Derrière ces chiffres, des réalités humaines souvent insoutenables. Les conditions de travail textile restent précaires. L’effondrement du Rana Plaza en 2013 a mis en lumière l’envers du décor : ateliers surpeuplés, cadences infernales, enfants employés dès le plus jeune âge. La fast fashion ne détruit pas seulement l’environnement. Elle broie des vies.
Pour mesurer l’ampleur du phénomène, voici les points saillants :
- Pollution fast fashion : les teintures chargées de produits chimiques envahissent les rivières.
- Exploitation textile : salaires de misère, horaires épuisants, droits bafoués.
- Enfants travailleurs textile : sur 152 millions d’enfants travailleurs dans le monde, une part significative œuvre dans l’industrie textile.
Le modèle Shein, Temu, c’est l’ultra-rapidité. L’offre se renouvelle en quelques jours, générant une montagne de vêtements jetés, des nappes phréatiques polluées, des travailleurs épuisés. La fast fashion avance dans l’ombre, dopée par une consommation frénétique et la soif du neuf à petit prix. Derrière la vitrine, les dégâts s’accumulent, parfois à l’abri des regards.
Quelles pratiques responsables transforment réellement le secteur ?
La mode durable sort du discours pour entrer dans les faits. Des lois s’en mêlent, des certifications s’imposent, des labels balisent le chemin. La loi AGEC interdit désormais la destruction des invendus, pousse à la réparation, encourage la collecte de textiles usagés. La loi climat et résilience impose d’afficher l’empreinte carbone textile sur chaque produit. Désormais, chaque vêtement expose son coût écologique, de la fibre à la penderie.

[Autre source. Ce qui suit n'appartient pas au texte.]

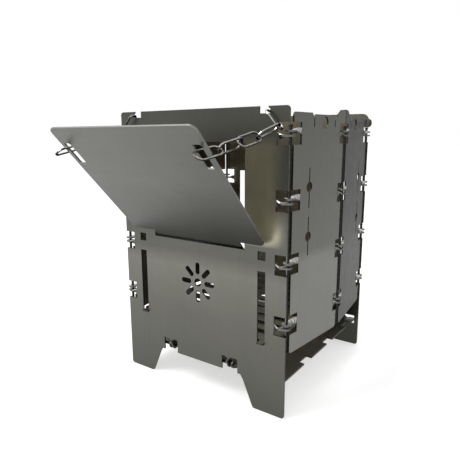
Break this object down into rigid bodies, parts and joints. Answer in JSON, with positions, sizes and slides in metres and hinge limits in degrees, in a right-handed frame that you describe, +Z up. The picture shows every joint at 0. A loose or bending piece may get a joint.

Sous la pression, les marques réinventent leur chaîne de valeur. L’économie circulaire textile s’installe : collecte, recyclage, transformation. Les déchets retrouvent une utilité, les vêtements changent de destin. Les labels GOTS, Fair Trade, SA8000 donnent des repères : coton bio, conditions de travail dignes, traçabilité garantie.
Le passeport numérique textile se profile dans l’industrie. Un QR code, une base de données accessible : composition, origine, processus de fabrication deviennent transparents. La stratégie textile européenne impose la circularité, la durabilité, la fin du tout-jetable.
Quelques évolutions majeures méritent d’être soulignées :
- La réglementation textile s’aligne sur les ODD 8 (travail décent) et ODD 12 (consommation responsable).
- Les marques historiques comme les nouveaux acteurs s’engagent à réduire les déchets, limiter les pollutions et promouvoir l’éthique.
La mutation s’accélère, portée par la loi, la technologie et la vigilance des consommateurs. Le secteur se réinvente sous le regard exigeant des ONG et du public.
Vers une transition durable : leviers d’action et rôle des consommateurs
Le consommateur ne se contente plus d’acheter un vêtement pour sa coupe ou sa couleur. Désormais, il inspecte l’étiquette, vérifie la traçabilité, se renseigne sur les labels. La consommation responsable textile s’étend bien au-delà de l’achat neuf : elle se pratique sur Vinted, LeBonCoin, dans les boutiques de seconde main, à travers le troc, la location, la réparation. En France, la seconde main textile progresse trois fois plus vite que le marché du neuf, selon l’Ademe.
Le recyclage textile n’est plus une promesse : il s’ancre dans les usages. En 2022, 244 000 tonnes de textiles ont été collectées, soit une hausse de 13 %. Les initiatives se multiplient, propulsées par des start-up, des associations, des réseaux militants. WeDressFair, par exemple, sélectionne des marques alignées avec les ODD 8 et ODD 12 : travail décent, consommation raisonnée, traçabilité garantie.
Voici des pistes concrètes pour agir à son échelle :
- Privilégiez la mode éthique : choisissez des labels reconnus, exigez la transparence sur la chaîne de fabrication, orientez-vous vers des fibres naturelles ou recyclées.
- Réutilisez, réparez, recyclez : chaque geste prolonge la vie du vêtement et limite le gaspillage.
La réutilisation textile s’installe comme un réflexe partagé. Le vêtement change de main, d’usage, parfois de forme. Prolonger la vie d’un jean devient un acte revendiqué, un nouveau marqueur social. La mode doit désormais composer avec cette exigence : inscrire la durabilité comme règle, et non comme simple alternative.
Le textile, à l’aube d’une mue profonde, n’échappera pas à la pression du réel. Chaque choix, chaque achat, chaque réparation contribue à redéfinir les contours d’une industrie qui ne pourra plus faire l’économie d’un sursaut. Le futur de la mode s’écrit aujourd’hui, pièce par pièce, geste après geste.